Phoebe Philo’s direct-to-consumer label, launched in 2023 and now into its fifth drop, demonstrated that a designer could step outside the traditional fashion system entirely and still command extraordinary loyalty. Daniel Lee’s Burberry × Hunza G capsule showed that a creative director could engage with a smaller, independent brand on terms that felt collaborative rather than colonial. Beckham’s Gap collection extends this logic further: it suggests that the boundary between luxury and accessible fashion is not a wall to be scaled or a border to be policed, but a line being quietly erased by the designers themselves.

There is, inevitably, a tension here. Democratic luxury is a phrase that flatters, but it can also obscure. A forty-eight-dollar pair of jeans is not the same as a six-hundred-dollar pair, in construction or in longevity. What Beckham has achieved, though, is a kind of honesty about what mass-market fashion can be when it is designed with genuine care. The Arc Jean does not pretend to be a luxury garment. It pretends to nothing at all. It is simply a well-designed pair of jeans at a fair price, and in a market glutted with overpriced mediocrity at every tier, that modesty is its own form of radicalism.

The collection will be replenished quarterly, with new silhouettes introduced each season alongside core pieces that will remain permanently in stock.
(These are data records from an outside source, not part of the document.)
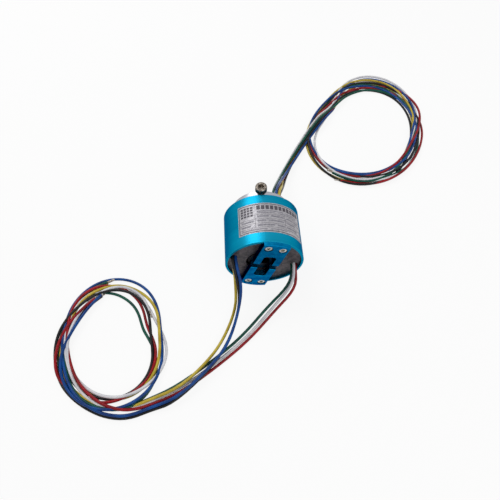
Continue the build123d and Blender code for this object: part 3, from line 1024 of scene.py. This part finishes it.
# Bared lead ends: tinned strands round a straight one, with a twist
strand_count = 6
strand_radius = 0.2 * mm
strand_reach = 0.4 * mm
strand_sides = 6
tip_taper = 0.7
bare_length = 6.5 * mm
bare_cover = 1.0 * mm
bare_steps = 18
twist_pitch = 7.0 * mm
tinned = make_material(
    "tinned copper",
    (srgb(132, 118, 104), srgb(196, 190, 182)),
    metallic=1.0,
    roughness=0.32,
    mottle=1200.0,
    relief=0.004 * mm,
)


def bare_end(name, places, body):
    """Strands along the line that a lead's end points along, from inside the insulation."""
    mesh = bmesh.new()
    along = (places[-1] - places[-3]).normalized()
    side = along.cross(Vector((0, 0, 1))).normalized()
    over = side.cross(along)
    start = places[-1] - along * bare_cover
    for strand in range(strand_count + 1):
        rings = []
        for step in range(bare_steps + 1):
            run = bare_length * step / bare_steps
            angle = 2 * math.pi * (strand / strand_count + run / twist_pitch)
            reach = strand_reach if strand < strand_count else 0.0
            middle = start + along * run
            middle += (side * math.cos(angle) + over * math.sin(angle)) * reach
            radius = strand_radius * (tip_taper if step == bare_steps else 1.0)
            ring = []
            for corner in range(strand_sides):
                turn = 2 * math.pi * corner / strand_sides
                out = (side * math.cos(turn) + over * math.sin(turn)) * radius
                ring.append(mesh.verts.new(middle + out))
            rings.append(ring)
        for before, after in zip(rings, rings[1:]):
            for corner in range(strand_sides):
                turned = (corner + 1) % strand_sides
                mesh.faces.new((before[corner], before[turned], after[turned], after[corner]))
        mesh.faces.new(list(reversed(rings[0])))
        mesh.faces.new(rings[-1])
    return mesh_piece(name, mesh, body, [tinned], smooth=True)


for lead, owner, colour, start, length, places in leads:
    tip = bare_end(f"{owner}_{colour}_bare_end", places, owner)

table_half = 3.0
table_tone = 0.92
table_roughness = 0.85
table_glow = 0.88
world_strength = 0.45


def ray_share(tree, *kinds):
    """1 for rays of the given kinds and 0 for all others."""
    ray = add_node(tree, "ShaderNodeLightPath").outputs
    share = ray[kinds[0]]
    for kind in kinds[1:]:
        either = add_node(tree, "ShaderNodeMath", {"operation": "MAXIMUM"}, Value=share)
        tree.links.new(ray[kind], either.inputs[1])
        share = either.outputs[0]
    return share


# Table: nearly white to the camera and in reflections, and it keeps a soft shadow
corners = ((-1, -1), (1, -1), (1, 1), (-1, 1))
floor_mesh = bpy.data.meshes.new("table")
floor_mesh.from_pydata(
    [(x * table_half, y * table_half, table_z) for x, y in corners], [], [(0, 1, 2, 3)]
)
floor = new_object("table", floor_mesh)
table = bpy.data.materials.new("table")
table.use_nodes = True
tree = table.node_tree
shader = tree.nodes["Principled BSDF"]
shader.inputs["Base Color"].default_value = (table_tone, table_tone, table_tone, 1)
shader.inputs["Roughness"].default_value = table_roughness
shader.inputs["Specular IOR Level"].default_value = 0.0
share = ray_share(tree, "Is Camera Ray", "Is Glossy Ray")
seen = add_node(tree, "ShaderNodeMath", {"operation": "MULTIPLY"}, Value=share)
seen.inputs[1].default_value = table_glow
glow = add_node(tree, "ShaderNodeEmission", Color=(1, 1, 1, 1), Strength=1.0).outputs[0]
blend = add_node(tree, "ShaderNodeMixShader", Fac=seen.outputs[0])
tree.links.new(shader.outputs[0], blend.inputs[1])
tree.links.new(glow, blend.inputs[2])
tree.links.new(blend.outputs[0], tree.nodes["Material Output"].inputs["Surface"])
floor.data.materials.append(table)
floor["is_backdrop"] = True


def area_light(name, place, size, power):
    """Round lamp that points at the slip ring."""
    light = bpy.data.lights.new(name, "AREA")
    light.shape = "DISK"
    light.size = size
    light.energy = power
    lamp = new_object(name, light)
    lamp.location = place
    lamp.rotation_euler = (-Vector(place)).to_track_quat("-Z", "Y").to_euler()


area_light("key", place=(-0.42, 0.6, 0.81), size=0.7, power=4.2)
area_light("fill", place=(0.5, -0.7, 0.8), size=0.9, power=3.4)

# World: white to the camera, in reflections and through glass, and weaker as a light
world = bpy.data.worlds.new("world")
bpy.context.scene.world = world
world.use_nodes = True
tree = world.node_tree
background = tree.nodes["Background"]
background.inputs["Color"].default_value = (1, 1, 1, 1)
strength = add_node(
    tree,
    "ShaderNodeMapRange",
    Value=ray_share(tree, "Is Camera Ray", "Is Glossy Ray", "Is Transmission Ray"),
    From_Min=0.0,
    From_Max=1.0,
    To_Min=world_strength,
    To_Max=1.0,
).outputs[0]
tree.links.new(strength, background.inputs["Strength"])
bpy.context.scene.view_settings.view_transform = "Standard"

low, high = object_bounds()
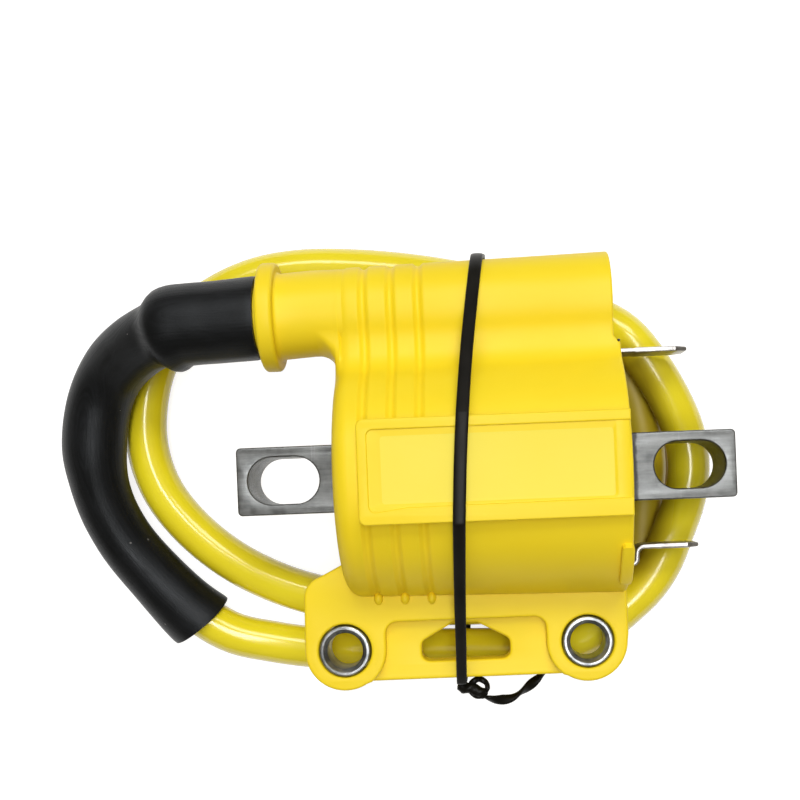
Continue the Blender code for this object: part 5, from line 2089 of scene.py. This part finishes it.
# ---- Studio ----
@dataclass
class Studio:
    """White table, soft lamps and the camera of the photograph."""

    focal_px: float = 1190.0
    frame_px: float = 800.0
    centre_px: Point2 = (487.5, 490.0)
    camera_mm: Point3 = (0.0, -2.7, 206.5)
    roll_deg: float = 2.3
    sensor_mm: float = 36.0
    floor_half_m: float = 1.6
    floor_z_m: float = -0.0002
    aim_m: Point3 = (0.0, 0.0, 0.02)
    lamps: tuple[tuple[str, Point3, Point2, float], ...] = (
        ("rear_strip", (0.03, 0.50, 0.74), (0.60, 0.24), 3.2),
        ("overhead_strip", (0.06, 0.0, 0.92), (0.60, 0.15), 3.9),
        ("broad_fill", (0.10, 0.14, 0.95), (0.9, 0.9), 0.7))
    sky: Point3 = (1.0, 0.88, 0.70)
    sky_strength: float = 0.24

    def camera(self) -> None:
        """Camera straight above the coil, with the photograph's framing."""
        data = bpy.data.cameras.new("photo_camera")
        data.sensor_width = self.sensor_mm
        data.lens = self.focal_px / self.frame_px * self.sensor_mm
        data.shift_x = (self.frame_px / 2.0 - self.centre_px[0]) / self.frame_px
        data.shift_y = (self.centre_px[1] - self.frame_px / 2.0) / self.frame_px
        data.clip_start, data.clip_end = 0.01, 10.0
        camera = put("photo_camera", data)
        camera.location = packed(self.camera_mm)
        camera.rotation_euler = (0.0, 0.0, -radians(self.roll_deg))
        bpy.context.scene.camera = camera

    def lamp(self, name: str, place: Point3, size: Point2, power: float) -> None:
        """One soft rectangular lamp, aimed at the coil.

        Args:
            name: Name of the lamp.
            place: Where it hangs, in metres.
            size: Width and height in metres.
            power: Power in watts.
        """
        data = bpy.data.lights.new(name, "AREA")
        data.shape = "RECTANGLE"
        data.size, data.size_y = size
        data.energy = power
        lamp = put(name, data)
        lamp.location = place
        aim = Vector(self.aim_m) - Vector(place)
        lamp.rotation_euler = aim.to_track_quat("-Z", "Y").to_euler()

    def floor(self) -> None:
        """White table that keeps the coil's shadow."""
        bm = bmesh.new()
        bmesh.ops.create_grid(bm, x_segments=2, y_segments=2, size=self.floor_half_m)
        mesh = bpy.data.meshes.new("table_top")
        bm.to_mesh(mesh)
        bm.free()
        mesh.materials.append(TableWhite("table_white").build())
        table = put("table_top", mesh)
        table.location = (0.0, 0.0, self.floor_z_m)

    def world(self) -> None:
        """Even pale surroundings, white to the camera."""
        world = bpy.data.worlds.new("studio_world")
        world.use_nodes = True
        w = Wiring(world.node_tree)
        seen = w.add("ShaderNodeLightPath").outputs["Is Camera Ray"]
        w.feed(world.node_tree.nodes["Background"],
               {"Color": w.mix(seen, self.sky, (1.0, 1.0, 1.0)),
                "Strength": w.spread(seen, 0.0, 1.0, self.sky_strength, 1.0)})
        bpy.context.scene.world = world

    def build(self) -> None:
        """Set up camera, lamps, table and colour management."""
        self.camera()
        self.world()
        self.floor()
        for settings in self.lamps:
            self.lamp(*settings)
        bpy.context.scene.view_settings.view_transform = "Standard"


# ---- Assembly ----
def dress_packed_nodes(nodes: dict[str, Object], finishes: dict[str, Material]) -> None:
    """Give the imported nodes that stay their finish.

    Args:
        nodes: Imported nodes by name.
        finishes: The coil's materials by name.
    """
    chosen = {"primary_bobbin": "bobbin", "secondary_bobbin": "bobbin",
              "layer_insulation": "wrap", "ht_contact": "brass"}
    for name, node in nodes.items():
        wound = "winding" in name or name.endswith("_wire")
        material = finishes[chosen.get(name, "copper" if wound else "case")]
        node.data.materials.clear()
        node.data.materials.append(material)


def build_lead_set(finishes: dict[str, Material]) -> None:
    """Make the lead, its strands, the sleeve and the tie.

    Args:
        finishes: The coil's materials by name.
    """
    path = SmoothPath(LEAD_ROUTE)
    maker = HighTensionLead(finishes["lead"], finishes["copper"])
    lead = maker.build(path)
    strands = maker.conductor(path)
    sleeve = RubberSleeve(finishes["sleeve"]).build(path)
    tie = TwistTie(finishes["tie"]).build()


def main() -> None:
    """Build the coil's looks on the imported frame."""
    logging.basicConfig(level=logging.INFO, format="%(name)s: %(message)s")
    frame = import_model()
    Studio().build()
    finishes = {name: finish.build() for name, finish in FINISHES.items()}
    dress_packed_nodes(frame["nodes"], finishes)
    build_lead_set(finishes)
    yellow = finishes["case"]
    shell = CaseShell(yellow)
    for maker in (shell, CaseTower(yellow, shell), MountingFlange(yellow),
                  LabelFrame(yellow, finishes["panel"]),
                  CaseDetails(yellow, finishes["resin"], shell), CoreStack(finishes["core"]),
                  EarBushings(finishes["zinc"]), BladeTerminals(finishes["tin"]),
                  ResinFill(finishes["resin"], shell)):
        maker.build()
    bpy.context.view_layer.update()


if __name__ == "__main__":
    main()
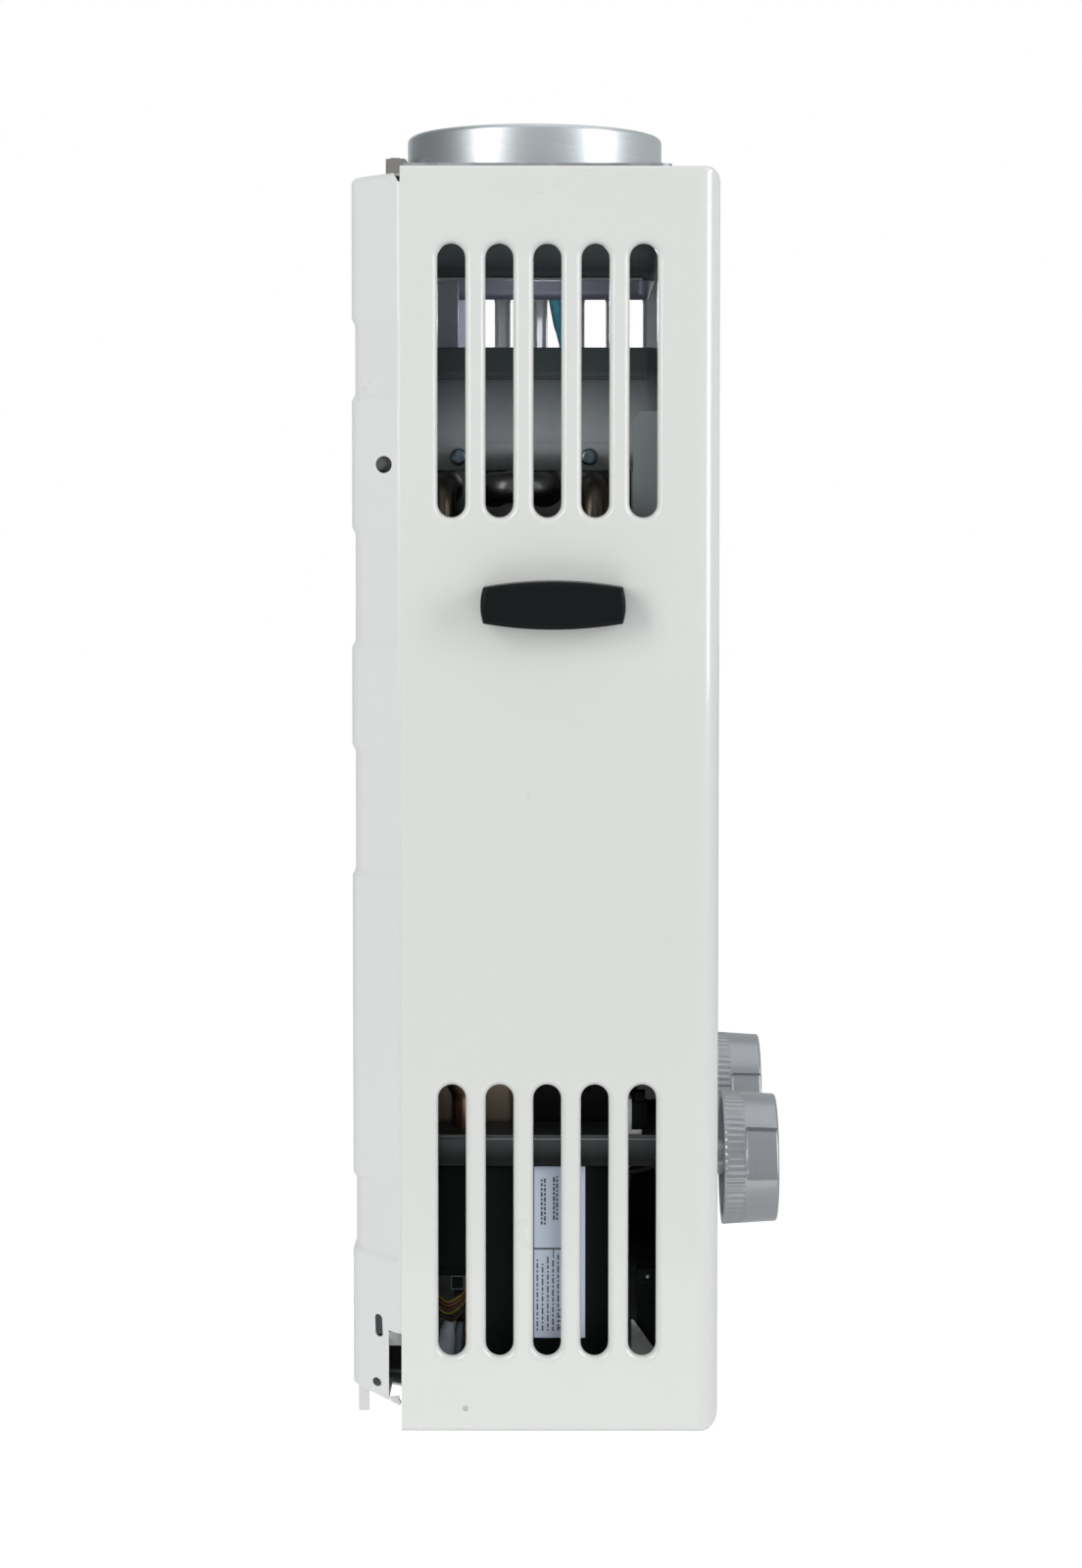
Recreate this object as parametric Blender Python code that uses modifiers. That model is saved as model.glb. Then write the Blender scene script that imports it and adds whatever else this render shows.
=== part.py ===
"""A wall-hung tankless gas water heater, modelled as an assembly of its separate pieces.

Sizes are in metres and +Z is up. The wall is the plane Y = 0 and the front faces -Y. Pieces are
placed by three distances: x across from the centreline, forward from the cover's rear edge, and
up from the bottom of the casing. The frame's origin is on the wall face at HANG_HEIGHT.
"""

import math

import bmesh
import bpy
from mathutils import Matrix, Quaternion, Vector

# Casing
CASE_WIDTH = 0.330
CASE_HEIGHT = 0.550
COVER_DEPTH = 0.138
PAN_DEPTH = 0.0231
HANG_HEIGHT = 0.516
SHEET = 0.001
PLATE = 0.0015
GAP = 0.0003
OVERRUN = 0.002
COVER_HALF = CASE_WIDTH / 2

# Facet counts
ROUND_SIDES = 16
LARGE_ROUND_SIDES = 32
SMALL_ROUND_SIDES = 10
CORNER_STEPS = 2
BEND_STEPS = 3

# Front cover
FRONT_EDGE_RADIUS = 0.0062
SIDE_EDGE_RADIUS = 0.0018
BOTTOM_FLANGE = 0.012
COVER_EDGE_SEGMENTS = 3
SLOT_COUNT = 5
SLOT_WIDTH = 0.012
SLOT_PITCH = 0.0207
FIRST_SLOT = 0.0219
UPPER_SLOT_DROP = 0.0333
UPPER_SLOT_LENGTH = 0.1177
UPPER_SLOT_HIGH = CASE_HEIGHT - UPPER_SLOT_DROP
UPPER_SLOT_LOW = UPPER_SLOT_HIGH - UPPER_SLOT_LENGTH
LOWER_SLOT_LOW = 0.0329
LOWER_SLOT_HIGH = 0.1522
SLOT_RIM = 0.0031
SLOT_FLARE = 0.0022
SLOT_RIM_DEPTH = 0.0015
SLOT_STEPS = 3

# Back pan
PAN_TAPER = 0.019
PAN_LIP = 0.010
PAN_SEAM = 0.0008
PAN_TOP_DROP = 0.003
PAN_TOP = CASE_HEIGHT - PAN_TOP_DROP
PAN_BOTTOM_BACK = 0.015
PAN_BOTTOM_SLOPE = 0.18
PAN_CORNER = 0.0045
BAND_RECESS = 0.0014
BAND_SLOPE = 0.003
MIDDLE_BAND_SHARES = (0.4436, 0.5364)
SHELF_BAND_DROP = 0.0452
SHELF_BAND_HEIGHT = 0.028
SUPPORT_BAND_DROP = 0.205
SUPPORT_BAND_HEIGHT = 0.046
TOP_BAND_DROP = 0.097
TOP_BAND_HEIGHT = 0.029
PAN_HOLE_RADIUS = 0.0037
PAN_HOLE_DROP = 0.1283
PAN_HOLE_FORWARD = -0.0076
PAN_SLOT_WIDTH = 0.005
PAN_SLOT_LOW = 0.0388
PAN_SLOT_HIGH = 0.0488
PAN_SLOT_FORWARD = -0.0106
LANCE_RADIUS = 0.0027
LANCE_UP = 0.0188
LANCE_FORWARD = -0.0115
NOTCH_DEPTH = 0.0052
NOTCH_HIGH = 0.0428
NOTCH_REACH = 0.024
TAB_WIDTH = 0.014
TAB_FORWARD = -0.0211
TAB_FLANGE = 0.0048
TAB_INSET = 0.006

# Hanger on the back of the pan
HANGER_HALF_WIDTH = 0.025
HANGER_CLEARANCE = 0.003
HANGER_JOG_DROP = 0.022
HANGER_LOW = CASE_HEIGHT - TOP_BAND_DROP + TOP_BAND_HEIGHT + BAND_SLOPE + HANGER_CLEARANCE
HANGER_JOG = CASE_HEIGHT - HANGER_JOG_DROP
HANGER_JOG_RISE = 0.006
HANGER_STAND_OFF = 0.0043
HANGER_RISE = 0.0192
HANGER_TOP = CASE_HEIGHT + HANGER_RISE
HANGER_CHEEK = 0.010
HANGER_CHEEK_RISE = 0.0038
HANGER_CHEEK_LOW = CASE_HEIGHT + HANGER_CHEEK_RISE
KEYHOLE_RADIUS = 0.0045
KEYHOLE_SLOT_RADIUS = 0.0023
KEYHOLE_RISE = 0.0085
KEYHOLE_UP = CASE_HEIGHT + KEYHOLE_RISE
KEYHOLE_TRAVEL = 0.0055

# Flue collar and top plate
FLUE_RADIUS = 0.0625
FLUE_WALL = 0.001
FLUE_FORWARD = 0.054
FLUE_RISE = 0.0316
FLUE_TOP = CASE_HEIGHT + FLUE_RISE
FLUE_RIM_RADIUS = 0.004
FLUE_FOOT = 0.0045
FLUE_RIM_LAND = 0.001
PLATE_SIDE_GAP = 0.015
TOP_PLATE_HALF_WIDTH = COVER_HALF - PLATE_SIDE_GAP
TOP_PLATE_HEIGHT = 0.0025
TOP_PLATE_BACK = -0.0064
TOP_PLATE_SETBACK = 0.0207
TOP_PLATE_FRONT = COVER_DEPTH - TOP_PLATE_SETBACK
TOP_PLATE_CORNER = 0.004
PLATE_HOLE_STEP = 0.003
FLUE_CLEARANCE = 0.002
NECK_CLEARANCE = 0.0015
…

It is, in other words, not a capsule but a commitment — and it is that commitment, more than any single garment, that makes this partnership significant. Beckham has not dropped in and moved on. She has planted a flag in territory that most luxury designers still regard with suspicion, and she appears to have no intention of retreating.

Fashion, at its best, is an argument about how people should be able to live. The Victoria Beckham × Gap collection makes a disarmingly simple one: that a woman pulling on her jeans at seven in the morning, before the school run or the commute, deserves the same quality of thought and design that goes into a piece shown on a Paris runway. It is not a revolutionary argument. But it is a necessary one, and it has been made, here, with uncommon conviction.